• [Given exercise]: Set down the material once more, exactly as it appears.

══ The input

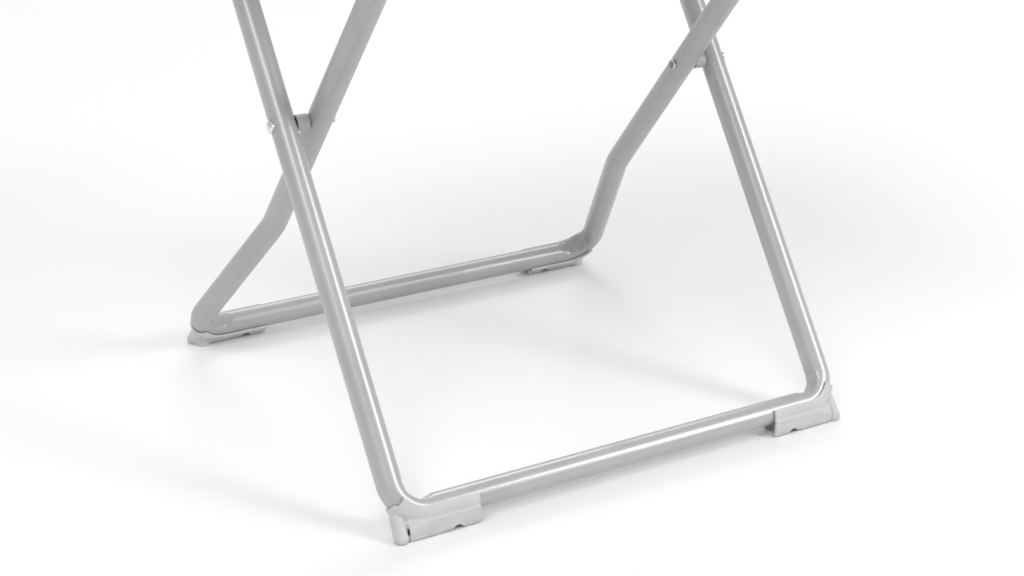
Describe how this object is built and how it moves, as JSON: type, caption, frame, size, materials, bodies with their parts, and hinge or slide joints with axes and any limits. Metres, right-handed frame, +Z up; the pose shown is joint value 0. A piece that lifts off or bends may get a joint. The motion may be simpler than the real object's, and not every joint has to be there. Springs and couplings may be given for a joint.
{
  "type": "folding table",
  "caption": "Personal folding table: crossed U-shaped tube legs with plastic corner shoes, hinged under a hollow moulded top with hook notches for height.",
  "frame": {"origin": "on the floor under the middle of the open table", "axes": "+X along the floor bars, -Y towards the front edge where the height bar hooks in, +Z up"},
  "size_m": [0.76, 0.5, 0.683],
  "materials": {
    "top_plastic": "blow-moulded polyethylene with a fine pebbled skin",
    "leg_paint": "light grey semi-gloss powder coat",
    "rail_paint": "grey satin powder coat",
    "shoe_plastic": "satin moulded polypropylene",
    "plug_plastic": "satin moulded polyethylene",
    "cap_plastic": "satin black nylon",
    "spacer_nylon": "pale natural nylon",
    "zinc": "bright zinc plate",
    "spring_steel": "oiled spring steel"
  },
  "bodies": {
    "tabletop": {"tabletop": "top_plastic", "left_rail": "rail_paint", "right_rail": "rail_paint", "rail_screws": "zinc", "left_bar_latch": "spring_steel", "right_bar_latch": "spring_steel", "latch_screws": "zinc"},
    "outer_legs": {"outer_frame": "leg_paint", "front_left_shoe": "shoe_plastic", "front_right_shoe": "shoe_plastic", "left_hinge_rivet": "zinc", "right_hinge_rivet": "zinc", "left_hinge_spacer": "spacer_nylon", "right_hinge_spacer": "spacer_nylon", "outer_left_plug": "plug_plastic", "outer_right_plug": "plug_plastic", "left_pivot_rivet": "zinc", "right_pivot_rivet": "zinc", "left_pivot_spacer": "spacer_nylon", "right_pivot_spacer": "spacer_nylon"},
    "inner_legs": {"inner_frame": "leg_paint", "rear_left_shoe": "shoe_plastic", "rear_right_shoe": "shoe_plastic", "height_bar": "leg_paint", "left_bar_cap": "cap_plastic", "right_bar_cap": "cap_plastic", "inner_left_plug": "plug_plastic", "inner_right_plug": "plug_plastic"}
  },
  "joints": [
    {"name": "leg_fold", "type": "hinge", "parent": "tabletop", "child": "outer_legs", "pos_m": [0, 0.231, 0.629], "axis": [-1, 0, 0], "range_deg": [0, 49], "deforming": ["left_bar_latch", "right_bar_latch"]},
    {"name": "inner_leg_fold", "type": "hinge", "parent": "outer_legs", "child": "inner_legs", "pos_m": [0, 0, 0.325], "axis": [1, 0, 0], "range_deg": [0, 98]}
  ],
  "couplings": [
    {"joint": "inner_leg_fold", "follows": "leg_fold", "ratio": 2}
  ]
}
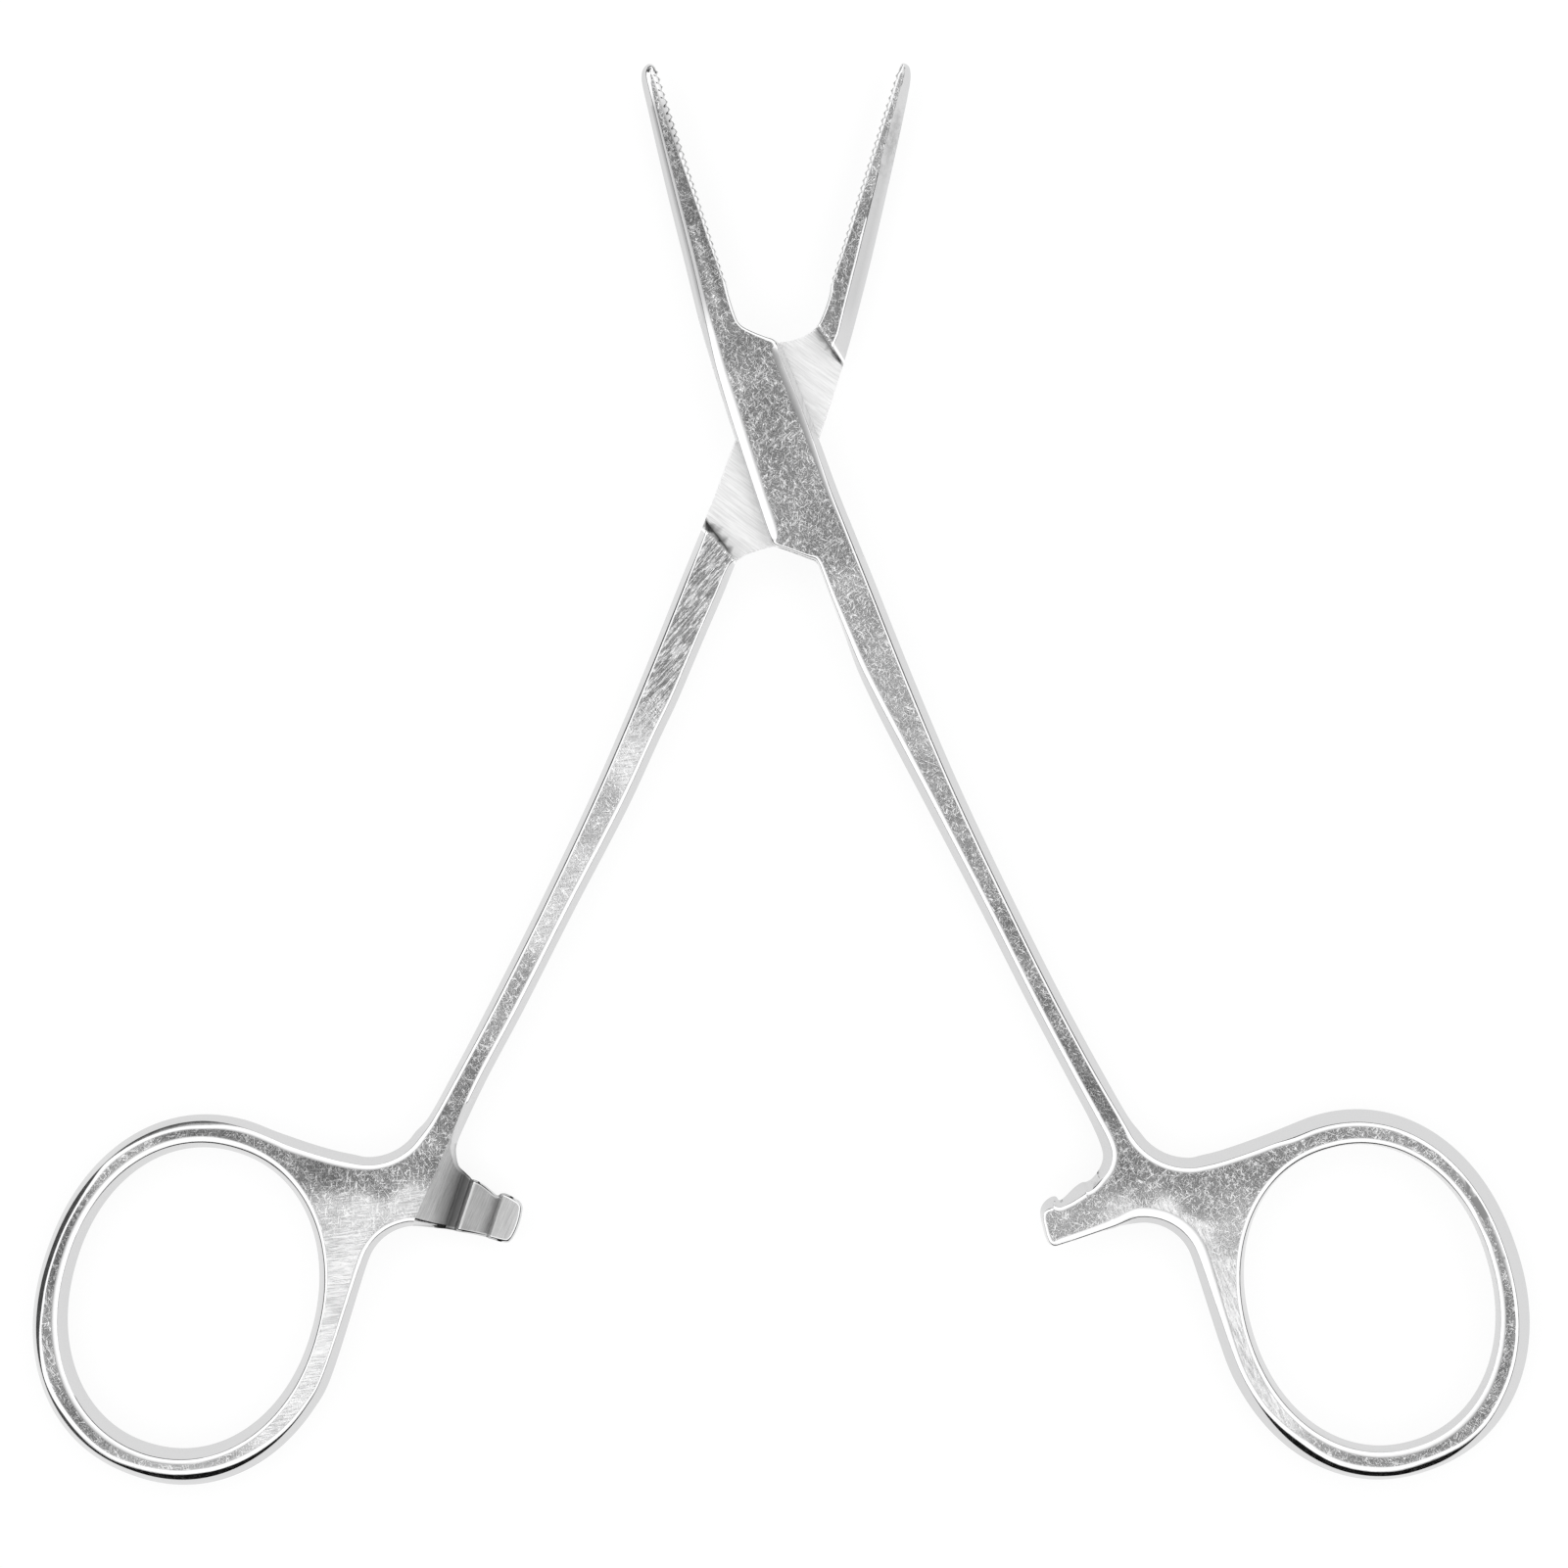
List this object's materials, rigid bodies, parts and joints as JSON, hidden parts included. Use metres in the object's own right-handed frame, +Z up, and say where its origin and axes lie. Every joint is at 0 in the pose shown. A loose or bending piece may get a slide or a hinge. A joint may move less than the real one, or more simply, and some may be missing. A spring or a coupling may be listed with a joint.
{
  "type": "locking forceps",
  "caption": "Straight box-lock forceps lying open: crossed steel arms with serrated jaws, finger rings and a ratchet that locks them shut.",
  "frame": {"origin": "where the pivot pin's axis meets the plane that the box rests on", "axes": "+Z up along the pivot pin's axis, square to the flat of the instrument; +Y up the middle between the open arms, towards the jaws; +X to the right, the side on which the ring of the slotted arm lies"},
  "size_m": [0.118, 0.1121, 0.004],
  "materials": {
    "box_arm_steel": "satin top faces with fine random scratches, polished bevels and finger ring",
    "tongue_arm_steel": "satin top faces with fine random scratches, polished bevels and finger ring, finely ground tongue",
    "pin_steel": "satin, ground flush with the box"
  },
  "bodies": {
    "slotted_arm": {"box_arm": "box_arm_steel", "pivot_pin": "pin_steel"},
    "inner_arm": {"tongue_arm": "tongue_arm_steel"}
  },
  "joints": [
    {"name": "box_joint", "type": "hinge", "parent": "slotted_arm", "child": "inner_arm", "pos_m": [0, 0, 0.002], "axis": [0, 0, 1], "range_deg": [-18.8, 36.2]}
  ]
}
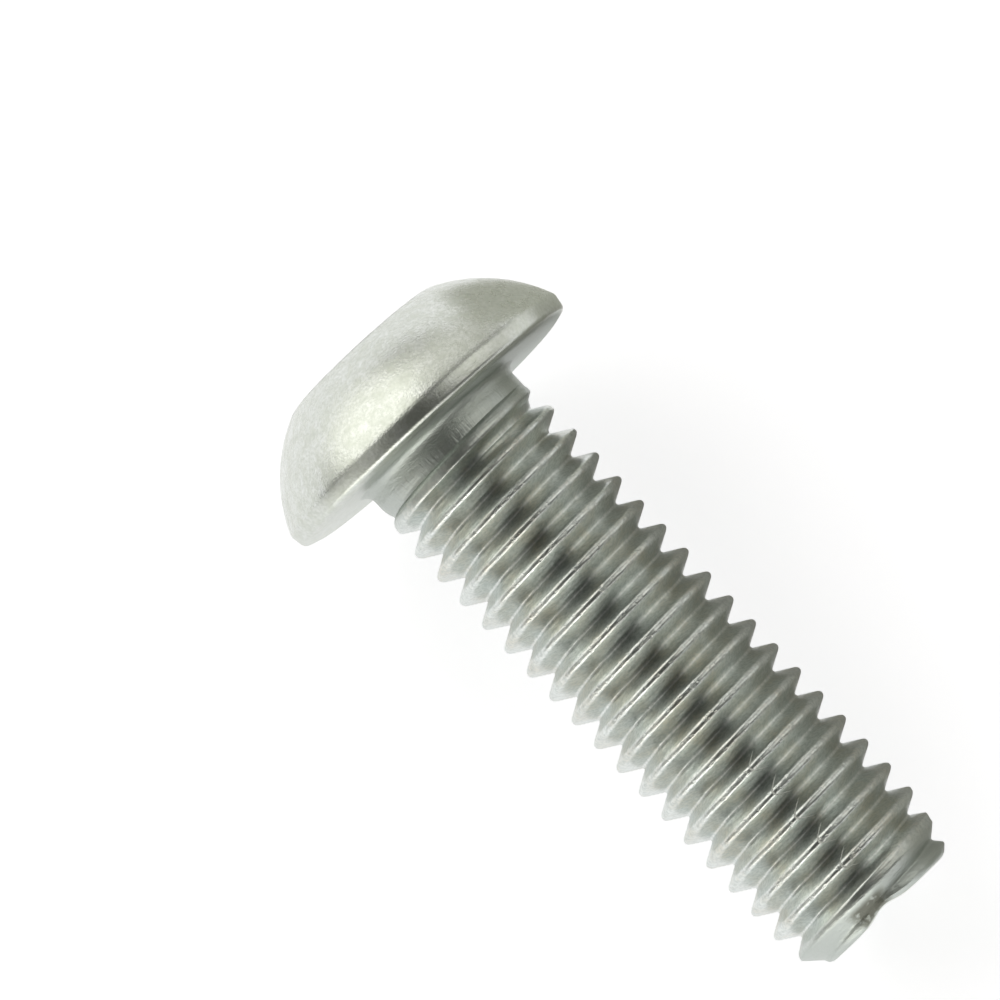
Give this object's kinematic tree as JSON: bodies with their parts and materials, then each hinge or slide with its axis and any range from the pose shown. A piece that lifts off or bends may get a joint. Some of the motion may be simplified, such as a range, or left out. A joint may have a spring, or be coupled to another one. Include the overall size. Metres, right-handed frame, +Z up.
{
  "type": "button head screw",
  "caption": "Button head hexagon socket screw in bare stainless steel, with a low domed head and a coarse right-hand rolled thread to just under the head.",
  "frame": {"origin": "centre of the bounding box in X and Y, on the floor that the screw lies on", "axes": "+X from the head to the tip and +Z up; the screw's own axis lies in the XZ plane and dips 7.2 degrees towards the tip, because the screw rests on the rim of its head and a crest near its tip"},
  "size_m": [0.03, 0.0138, 0.0136],
  "materials": {
    "stainless": "A2 stainless steel as cold headed and thread rolled, barrel finished to a fine satin"
  },
  "bodies": {
    "root": {"button_head_screw": "stainless"}
  },
  "joints": []
}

════

• [Result]:
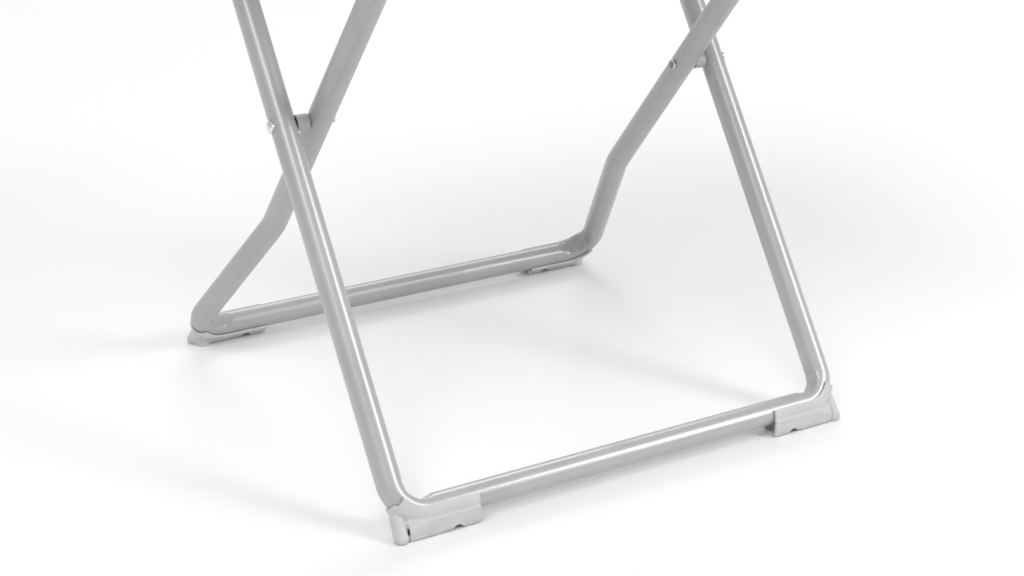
Describe how this object is built and how it moves, as JSON: type, caption, frame, size, materials, bodies with their parts, and hinge or slide joints with axes and any limits. Metres, right-handed frame, +Z up; the pose shown is joint value 0. A piece that lifts off or bends may get a joint. The motion may be simpler than the real object's, and not every joint has to be there. Springs and couplings may be given for a joint.
{
  "type": "folding table",
  "caption": "Personal folding table: crossed U-shaped tube legs with plastic corner shoes, hinged under a hollow moulded top with hook notches for height.",
  "frame": {"origin": "on the floor under the middle of the open table", "axes": "+X along the floor bars, -Y towards the front edge where the height bar hooks in, +Z up"},
  "size_m": [0.76, 0.5, 0.683],
  "materials": {
    "top_plastic": "blow-moulded polyethylene with a fine pebbled skin",
    "leg_paint": "light grey semi-gloss powder coat",
    "rail_paint": "grey satin powder coat",
    "shoe_plastic": "satin moulded polypropylene",
    "plug_plastic": "satin moulded polyethylene",
    "cap_plastic": "satin black nylon",
    "spacer_nylon": "pale natural nylon",
    "zinc": "bright zinc plate",
    "spring_steel": "oiled spring steel"
  },
  "bodies": {
    "tabletop": {"tabletop": "top_plastic", "left_rail": "rail_paint", "right_rail": "rail_paint", "rail_screws": "zinc", "left_bar_latch": "spring_steel", "right_bar_latch": "spring_steel", "latch_screws": "zinc"},
    "outer_legs": {"outer_frame": "leg_paint", "front_left_shoe": "shoe_plastic", "front_right_shoe": "shoe_plastic", "left_hinge_rivet": "zinc", "right_hinge_rivet": "zinc", "left_hinge_spacer": "spacer_nylon", "right_hinge_spacer": "spacer_nylon", "outer_left_plug": "plug_plastic", "outer_right_plug": "plug_plastic", "left_pivot_rivet": "zinc", "right_pivot_rivet": "zinc", "left_pivot_spacer": "spacer_nylon", "right_pivot_spacer": "spacer_nylon"},
    "inner_legs": {"inner_frame": "leg_paint", "rear_left_shoe": "shoe_plastic", "rear_right_shoe": "shoe_plastic", "height_bar": "leg_paint", "left_bar_cap": "cap_plastic", "right_bar_cap": "cap_plastic", "inner_left_plug": "plug_plastic", "inner_right_plug": "plug_plastic"}
  },
  "joints": [
    {"name": "leg_fold", "type": "hinge", "parent": "tabletop", "child": "outer_legs", "pos_m": [0, 0.231, 0.629], "axis": [-1, 0, 0], "range_deg": [0, 49], "deforming": ["left_bar_latch", "right_bar_latch"]},
    {"name": "inner_leg_fold", "type": "hinge", "parent": "outer_legs", "child": "inner_legs", "pos_m": [0, 0, 0.325], "axis": [1, 0, 0], "range_deg": [0, 98]}
  ],
  "couplings": [
    {"joint": "inner_leg_fold", "follows": "leg_fold", "ratio": 2}
  ]
}
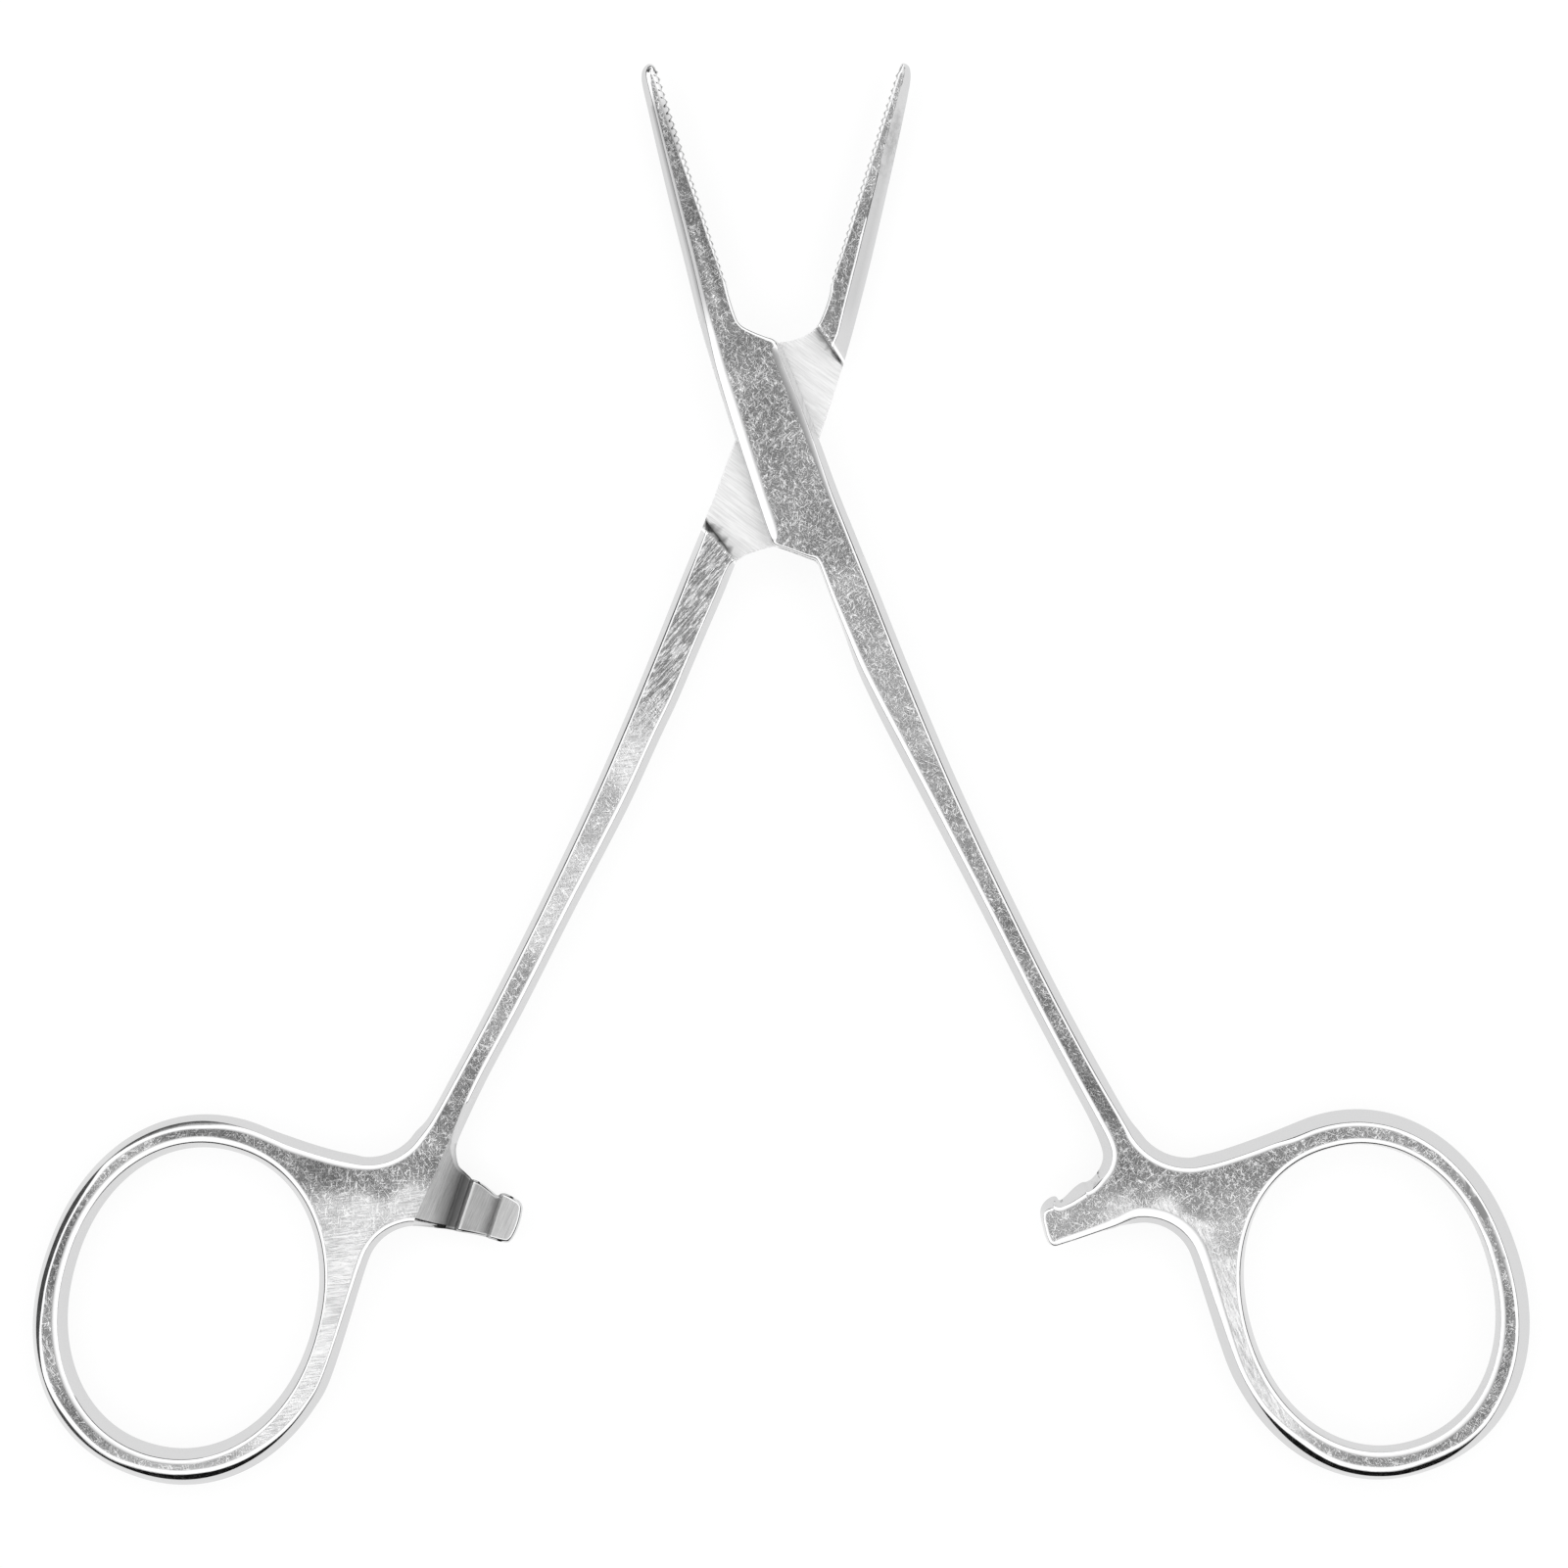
List this object's materials, rigid bodies, parts and joints as JSON, hidden parts included. Use metres in the object's own right-handed frame, +Z up, and say where its origin and axes lie. Every joint is at 0 in the pose shown. A loose or bending piece may get a slide or a hinge. A joint may move less than the real one, or more simply, and some may be missing. A spring or a coupling may be listed with a joint.
{
  "type": "locking forceps",
  "caption": "Straight box-lock forceps lying open: crossed steel arms with serrated jaws, finger rings and a ratchet that locks them shut.",
  "frame": {"origin": "where the pivot pin's axis meets the plane that the box rests on", "axes": "+Z up along the pivot pin's axis, square to the flat of the instrument; +Y up the middle between the open arms, towards the jaws; +X to the right, the side on which the ring of the slotted arm lies"},
  "size_m": [0.118, 0.1121, 0.004],
  "materials": {
    "box_arm_steel": "satin top faces with fine random scratches, polished bevels and finger ring",
    "tongue_arm_steel": "satin top faces with fine random scratches, polished bevels and finger ring, finely ground tongue",
    "pin_steel": "satin, ground flush with the box"
  },
  "bodies": {
    "slotted_arm": {"box_arm": "box_arm_steel", "pivot_pin": "pin_steel"},
    "inner_arm": {"tongue_arm": "tongue_arm_steel"}
  },
  "joints": [
    {"name": "box_joint", "type": "hinge", "parent": "slotted_arm", "child": "inner_arm", "pos_m": [0, 0, 0.002], "axis": [0, 0, 1], "range_deg": [-18.8, 36.2]}
  ]
}
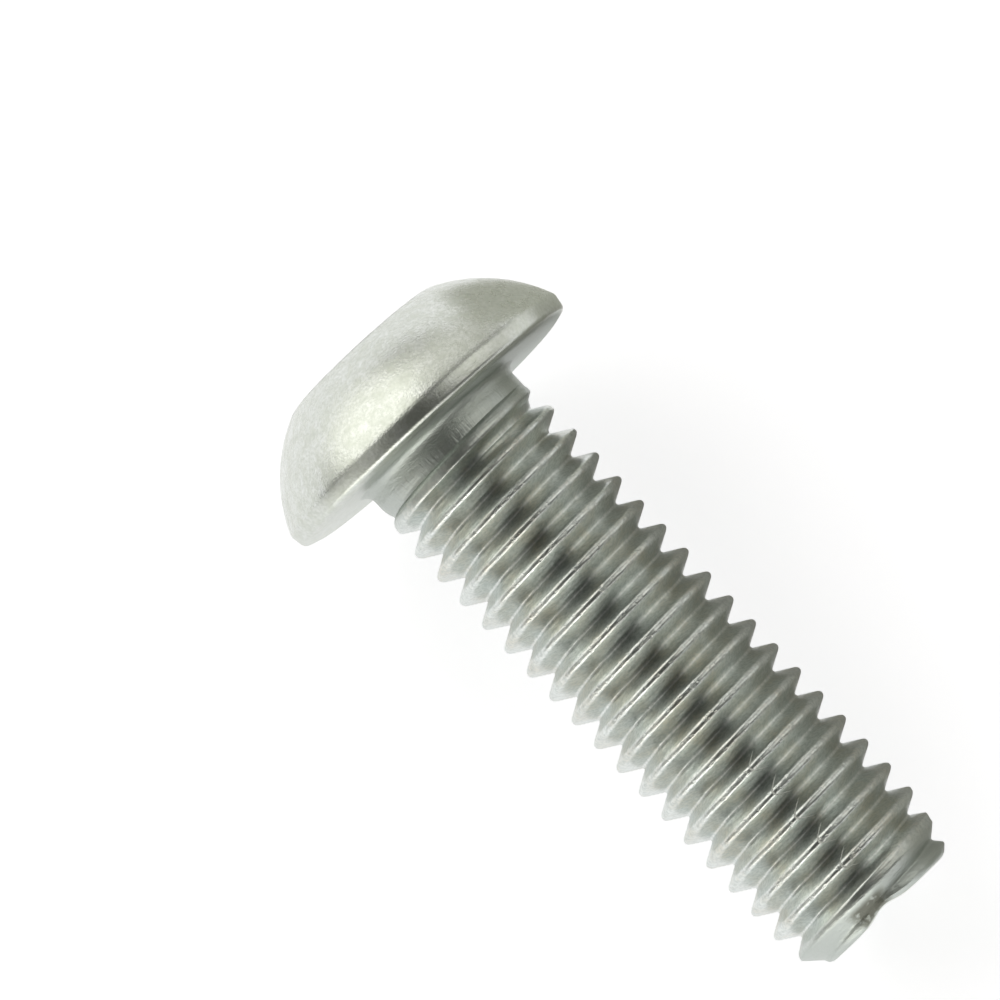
Give this object's kinematic tree as JSON: bodies with their parts and materials, then each hinge or slide with its axis and any range from the pose shown. A piece that lifts off or bends may get a joint. Some of the motion may be simplified, such as a range, or left out. A joint may have a spring, or be coupled to another one. Include the overall size. Metres, right-handed frame, +Z up.
{
  "type": "button head screw",
  "caption": "Button head hexagon socket screw in bare stainless steel, with a low domed head and a coarse right-hand rolled thread to just under the head.",
  "frame": {"origin": "centre of the bounding box in X and Y, on the floor that the screw lies on", "axes": "+X from the head to the tip and +Z up; the screw's own axis lies in the XZ plane and dips 7.2 degrees towards the tip, because the screw rests on the rim of its head and a crest near its tip"},
  "size_m": [0.03, 0.0138, 0.0136],
  "materials": {
    "stainless": "A2 stainless steel as cold headed and thread rolled, barrel finished to a fine satin"
  },
  "bodies": {
    "root": {"button_head_screw": "stainless"}
  },
  "joints": []
}